His words are a strong echo of Jesus’ Sermon on the Mount. Paul says:

Bless them which persecute you: bless, and curse not.

Rejoice with them that do rejoice, and weep with them that weep.

Be of the same mind one toward another. Mind not high things, but condescend to men of low estate. Be not wise in your own conceits.

Recompense to no man evil for evil. Provide things honest in the sight of all men.

If it be possible, as much as lieth in you, live peaceably with all men.

Dearly beloved, avenge not yourselves, but rather give place unto wrath: for it is written, Vengeance is mine; I will repay, saith the Lord.

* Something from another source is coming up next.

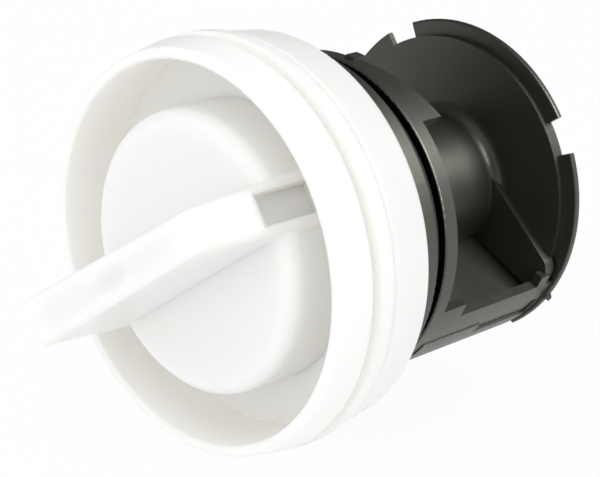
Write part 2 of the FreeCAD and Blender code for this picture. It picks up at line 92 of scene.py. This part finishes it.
def add_node(tree, kind, settings=None, links=None):
    """Adds a node, sets its properties and sockets, and links its inputs from other nodes' outputs."""
    node = tree.nodes.new(kind)
    for name, value in (settings or {}).items():
        if isinstance(name, str) and hasattr(node, name):
            setattr(node, name, value)
        else:
            node.inputs[name].default_value = value
    for name, (source, output) in (links or {}).items():
        tree.links.new(source.outputs[output], node.inputs[name])
    return node


def new_material(name):
    """An empty node material and its tree."""
    material = bpy.data.materials.new(name)
    material.use_nodes = True
    material.node_tree.nodes.clear()
    return material, material.node_tree


def moulded_white_polypropylene():
    """Moulded polypropylene, white and translucent: light seeps through the walls, so shade stays pale."""
    material, tree = new_material("moulded_white_polypropylene")
    flow_width = 9.0 * MM
    grain_width = 0.35 * MM
    place = add_node(tree, "ShaderNodeTexCoord")
    flow = add_node(tree, "ShaderNodeTexNoise",
                    {"Scale": 1 / flow_width, "Detail": 2.0, "Roughness": 0.5},
                    {"Vector": (place, "Object")})
    colour = add_node(tree, "ShaderNodeMix",
                      {"data_type": "RGBA", "A": linear("#FDFBF6"), "B": linear("#FBF9F3")},
                      {"Factor": (flow, "Fac")})
    gloss = add_node(tree, "ShaderNodeMapRange",
                     {"To Min": 0.30, "To Max": 0.38}, {"Value": (flow, "Fac")})
    grain = add_node(tree, "ShaderNodeTexNoise",
                     {"Scale": 1 / grain_width, "Detail": 1.0}, {"Vector": (place, "Object")})
    bump = add_node(tree, "ShaderNodeBump",
                    {"Strength": 0.04, "Distance": 0.02 * MM}, {"Height": (grain, "Fac")})
    plastic = add_node(tree, "ShaderNodeBsdfPrincipled",
                       {"IOR": 1.49, "Subsurface Weight": 1.0, "Subsurface Scale": 3.0 * MM,
                        "Subsurface Radius": (1.0, 0.95, 0.82)},
                       {"Base Color": (colour, "Result"), "Roughness": (gloss, "Result"),
                        "Normal": (bump, "Normal")})
    add_node(tree, "ShaderNodeOutputMaterial", links={"Surface": (plastic, "BSDF")})
    return material


def seal_seat_shade_mask(tree, place):
    """Mask for painted shade: one in the groove that the sealing ring sits in, and zero elsewhere on the
    strainer insert.
    """
    apart = add_node(tree, "ShaderNodeSeparateXYZ", links={"Vector": (place, "Object")})
    across = add_node(tree, "ShaderNodeCombineXYZ", links={"X": (apart, "X"), "Y": (apart, "Z")})
    radius = add_node(tree, "ShaderNodeVectorMath",
                      {"operation": "LENGTH"}, {"Vector": (across, "Vector")})
    inside = add_node(tree, "ShaderNodeMath",
                      {"operation": "LESS_THAN", 1: SEAT_RADIUS}, {0: (radius, "Value")})
    along = add_node(tree, "ShaderNodeMath",
                     {"operation": "COMPARE", 1: SEAT_MIDDLE, 2: SEAT_HALF_WIDTH}, {0: (apart, "Y")})
    return add_node(tree, "ShaderNodeMath",
                    {"operation": "MULTIPLY"}, {0: (inside, "Value"), 1: (along, "Value")})


def moulded_black_polypropylene():
    """Moulded polypropylene, black with an olive cast: soft gloss, fine grain, lines from the mould, and
    painted shade in the seal's seat.
    """
    material, tree = new_material("moulded_black_polypropylene")
    cloud_width = 7.0 * MM
    grain_width = 0.3 * MM
    line_spacing = 0.6 * MM
    line_depth = 0.12
    place = add_node(tree, "ShaderNodeTexCoord")
    cloud = add_node(tree, "ShaderNodeTexNoise",
                     {"Scale": 1 / cloud_width, "Detail": 3.0}, {"Vector": (place, "Object")})
    skin_colour = add_node(tree, "ShaderNodeMix",
                           {"data_type": "RGBA", "A": linear("#12150E"), "B": linear("#1A1D14")},
                           {"Factor": (cloud, "Fac")})
    skin_gloss = add_node(tree, "ShaderNodeMapRange",
                          {"To Min": 0.38, "To Max": 0.48}, {"Value": (cloud, "Fac")})
    # Relief: grain, with the mould's lines around the axis at a share of its depth. The wave node
    # repeats its bands every tau / 20 at a scale of one.
    grain = add_node(tree, "ShaderNodeTexNoise",
                     {"Scale": 1 / grain_width, "Detail": 2.0}, {"Vector": (place, "Object")})
    lines = add_node(tree, "ShaderNodeTexWave",
                     {"wave_type": "BANDS", "bands_direction": "Y",
                      "Scale": math.tau / (20 * line_spacing), "Distortion": 0.4},
                     {"Vector": (place, "Object")})
    relief = add_node(tree, "ShaderNodeMath",
                      {"operation": "MULTIPLY_ADD", 1: line_depth}, {0: (lines, "Fac"), 2: (grain, "Fac")})
    bump = add_node(tree, "ShaderNodeBump",
                    {"Strength": 0.45, "Distance": 0.03 * MM}, {"Height": (relief, "Value")})
    # Painted shade: in the seal's seat the insert is coloured almost black, and its gloss and reflection
    # are taken away, so that the groove shows one dark band that is wider than the sealing ring
    painted_seat_shade = seal_seat_shade_mask(tree, place)
    colour = add_node(tree, "ShaderNodeMix", {"data_type": "RGBA", "B": linear("#060705")},
                      {"Factor": (painted_seat_shade, "Value"), "A": (skin_colour, "Result")})
    tint = add_node(tree, "ShaderNodeMix",
                    {"data_type": "RGBA", "A": linear("#FDFFF0"), "B": linear("#000000")},
                    {"Factor": (painted_seat_shade, "Value")})
    gloss = add_node(tree, "ShaderNodeMix", {"data_type": "FLOAT", "B": 0.8},
                     {"Factor": (painted_seat_shade, "Value"), "A": (skin_gloss, "Result")})
    plastic = add_node(tree, "ShaderNodeBsdfPrincipled", {"IOR": 1.6, "Specular IOR Level": 0.75},
                       {"Base Color": (colour, "Result"), "Specular Tint": (tint, "Result"),
                        "Roughness": (gloss, "Result"), "Normal": (bump, "Normal")})
    add_node(tree, "ShaderNodeOutputMaterial", links={"Surface": (plastic, "BSDF")})
    return material


def moulded_black_rubber():
    """Moulded rubber: near black, with a soft dull sheen."""
    material, tree = new_material("moulded_black_rubber")
    bloom_width = 3.0 * MM
    place = add_node(tree, "ShaderNodeTexCoord")
    bloom = add_node(tree, "ShaderNodeTexNoise",
                     {"Scale": 1 / bloom_width, "Detail": 3.0}, {"Vector": (place, "Object")})
    colour = add_node(tree, "ShaderNodeMix",
                      {"data_type": "RGBA", "A": linear("#080907"), "B": linear("#0E0F0C")},
                      {"Factor": (bloom, "Fac")})
    gloss = add_node(tree, "ShaderNodeMapRange",
                     {"To Min": 0.6, "To Max": 0.72}, {"Value": (bloom, "Fac")})
    rubber = add_node(tree, "ShaderNodeBsdfPrincipled", {"IOR": 1.45},
                      {"Base Color": (colour, "Result"), "Roughness": (gloss, "Result")})
    add_node(tree, "ShaderNodeOutputMaterial", links={"Surface": (rubber, "BSDF")})
    return material


def dress(node_name, material):
    """Gives a CAD node its material in every slot."""
    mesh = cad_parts[node_name].data
    if not mesh.materials:
        mesh.materials.append(material)
    for i in range(len(mesh.materials)):
        mesh.materials[i] = material


def seen_directly(tree):
    """One for rays from the eye, from gloss and through clear things, zero for light; and their node."""
    path = add_node(tree, "ShaderNodeLightPath")
    eye_or_gloss = add_node(tree, "ShaderNodeMath", {"operation": "MAXIMUM"},
                            {0: (path, "Is Camera Ray"), 1: (path, "Is Glossy Ray")})
    seen = add_node(tree, "ShaderNodeMath", {"operation": "MAXIMUM"},
                    {0: (eye_or_gloss, "Value"), 1: (path, "Is Transmission Ray")})
    return seen, path


def white_paper():
    """Matt white paper: looks white to the eye and in reflections, and keeps a faint soft shadow."""
    material, tree = new_material("white_paper")
    seen, _ = seen_directly(tree)
    share = add_node(tree, "ShaderNodeMapRange",
                     {"To Min": PAPER_GLOW_LIGHT, "To Max": PAPER_GLOW_SEEN}, {"Value": (seen, "Value")})
    paper = add_node(tree, "ShaderNodeBsdfDiffuse", {"Color": linear("#F2F2F2")})
    glow = add_node(tree, "ShaderNodeEmission", {"Color": linear("#FFFFFF"), "Strength": 1.0})
    surface = add_node(tree, "ShaderNodeMixShader",
                       links={0: (share, "Result"), 1: (paper, "BSDF"), 2: (glow, "Emission")})
    add_node(tree, "ShaderNodeOutputMaterial", links={"Surface": (surface, "Shader")})
    return material


def make_floor():
    """Floor: a large flat sheet of white paper that the cap's belts rest on."""
    level = cad_box[0][2] - FLOOR_GAP
    corners = ((-1, -1), (1, -1), (1, 1), (-1, 1))
    mesh = bpy.data.meshes.new("floor")
    mesh.from_pydata([(x * FLOOR_HALF, y * FLOOR_HALF, level) for x, y in corners], [], [(0, 1, 2, 3)])
    mesh.materials.append(white_paper())
    floor = bpy.data.objects.new("floor", mesh)
    bpy.context.scene.collection.objects.link(floor)


def make_world():
    """A white room: even light from all sides, plain white to the eye, and darker above in gloss."""
    world = bpy.data.worlds.new("white_room")
    bpy.context.scene.world = world
    world.use_nodes = True
    tree = world.node_tree
    tree.nodes.clear()
    seen, path = seen_directly(tree)
    strength = add_node(tree, "ShaderNodeMapRange",
                        {"To Min": ROOM_LIGHT, "To Max": 1.0}, {"Value": (seen, "Value")})
    place = add_node(tree, "ShaderNodeTexCoord")
    height = add_node(tree, "ShaderNodeSeparateXYZ", links={"Vector": (place, "Generated")})
    loss = add_node(tree, "ShaderNodeMapRange",
                    {"From Min": LOSS_BEGINS, "From Max": LOSS_COMPLETE, "To Min": 0.0, "To Max": GLOSS_LOSS},
                    {"Value": (height, "Z")})
    loss_in_gloss = add_node(tree, "ShaderNodeMath", {"operation": "MULTIPLY"},
                             {0: (loss, "Result"), 1: (path, "Is Glossy Ray")})
    level = add_node(tree, "ShaderNodeMath", {"operation": "SUBTRACT"},
                     {0: (strength, "Result"), 1: (loss_in_gloss, "Value")})
    room = add_node(tree, "ShaderNodeBackground",
                    {"Color": linear("#FFFFFF")}, {"Strength": (level, "Value")})
    add_node(tree, "ShaderNodeOutputWorld", links={"Surface": (room, "Background")})


def make_softbox(name, place, size, watts):
    """A square area lamp that points at the origin and isn't seen itself."""
    lamp = bpy.data.lights.new(name, "AREA")
    lamp.shape = "SQUARE"
    lamp.size = size
    lamp.energy = watts
    box = bpy.data.objects.new(name, lamp)
    bpy.context.scene.collection.objects.link(box)
    box.location = place
    box.rotation_euler = (-Vector(place)).to_track_quat("-Z", "Y").to_euler()
    box.visible_camera = False
    return box


def make_camera():
    """The camera of the photograph: in front, to the right and a little above, with a long lens."""
    data = bpy.data.cameras.new("camera")
    data.sensor_fit = "HORIZONTAL"
    data.sensor_width = SENSOR_WIDTH
    data.lens = LENS
    data.clip_start = 10 * MM
    camera = bpy.data.objects.new("camera", data)
    bpy.context.scene.collection.objects.link(camera)
    camera.location = CAMERA_FROM_MOUTH + Vector((0, MOUTH_Y, 0))
    camera.rotation_euler = CAMERA_SIGHT.to_track_quat("-Z", "Y").to_euler()
    bpy.context.scene.camera = camera


dress("cap", moulded_white_polypropylene())
dress("strainer_insert", moulded_black_polypropylene())
dress("sealing_ring", moulded_black_rubber())

make_floor()
make_world()
for softbox in SOFTBOXES:
    make_softbox(*softbox)
make_softbox(*GLOSS_STRIP).visible_diffuse = False
make_camera()
bpy.context.scene.view_settings.view_transform = "Standard"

Therefore if thine enemy hunger, feed him; if he thirst, give him drink: for in so doing thou shalt heap coals of fire on his head.

Be not overcome of evil, but overcome evil with good.

So what you have to do, Paul suggests, is not let yourself be sidetracked into sterile opposition against whichever politician it is you disapprove of, but overcome what you think they do wrong they do by putting good deeds up against it as far as you can, and ultimately turning the other cheek. Those are the marks of a true Christian.

Perhaps I can leave you with my own personal conundrum here. I would stress that it is only my personal view.

Our government is apparently committed, by what it calls ‘the will of the people’, expressed in a referendum in which 37% voted in favour, to leave the EU. I personally believe that unless this ‘Brexit’ is stopped, our country faces catastrophe. I acknowledge that many other people don’t agree with me.

Does St Paul have anything to say here? I just do not believe that what he says means that Christians have to support our government. I think that it is much more believable that our system of government, in which a loyal opposition plays a vital part, could indeed have been ‘ordained by God’. A Christian must obey the system, the apparatus of government: but they can still choose to support either the government or the opposition.

And I do hope and pray that everyone on each side of the Brexit issue will eventually rise above it and become friends again. But first, I think we have to find a way, indeed perhaps by prayer, to avoid a catastrophe.